Evaluation of Different Non-destructive Testing Methods to Detect Imperfections in Unidirectional Carbon Fiber Composite Ropes
Online monitoring of carbon fiber reinforced plastic (CFRP) ropes requires non-destructive testing (NDT) methods capable of detecting multiple damage types at high inspection speeds. Three NDT methods are evaluated on artificial and realistic imperfections in order to assess their suitability for online monitoring of CFRP ropes. To support testing, the microstructure and electrical conductivity of a carbon fiber rope is characterized. The compared methods are thermography via thermoelastic stress analysis, ultrasonic testing with commercial phased array transducers, and eddy current testing, supported by tailor-made probes. While thermoelastic stress analysis and ultrasonics proved to be accurate methods for detecting damage size and the shape of defects, they were found to be unsuitable for high-speed inspection of a CFRP rope. Instead, contactless inspection using eddy currents is a promising solution for real-time online monitoring of CFRP ropes at high inspection speeds.

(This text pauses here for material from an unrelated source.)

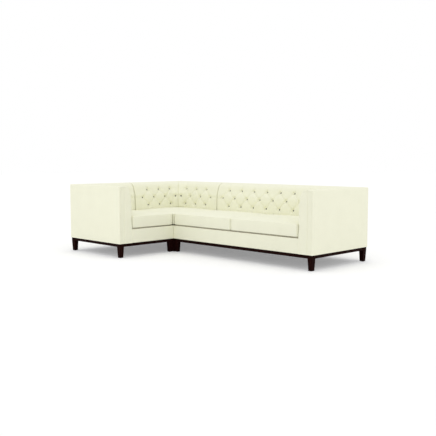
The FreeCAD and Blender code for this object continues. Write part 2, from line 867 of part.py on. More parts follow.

KeywordsNon-destructive testing Ultrasonic Eddy current Carbon fiber Composite
The use of synthetic fiber ropes has significant potential to replace steel wire ropes in civil engineering and hoisting applications. The high strength-to-weight ratio and corrosion resistance are beneficial in stationary applications such as suspended bridges  and offshore anchoring as well as in cyclically loaded applications like hoisting, where the rope is coiled on a drum or bent over a sheave . Although the application of non-destructive testing (NDT) methods is mature and well established for metallic ropes , the same does not apply to synthetic fiber ropes. In addition to damage from in-service static and cyclic loading, these new kind of ropes could contain manufacturing defects and get damaged during transportation, installation or maintenance operations. Periodic visual inspection of ropes is tiresome, subjective, capable of detecting only surface defects and means downtime for the customer . The purpose of this study is to find an online monitoring method that would allow condition-based maintenance, remote assessment of data and full utilization of the life of carbon fiber ropes.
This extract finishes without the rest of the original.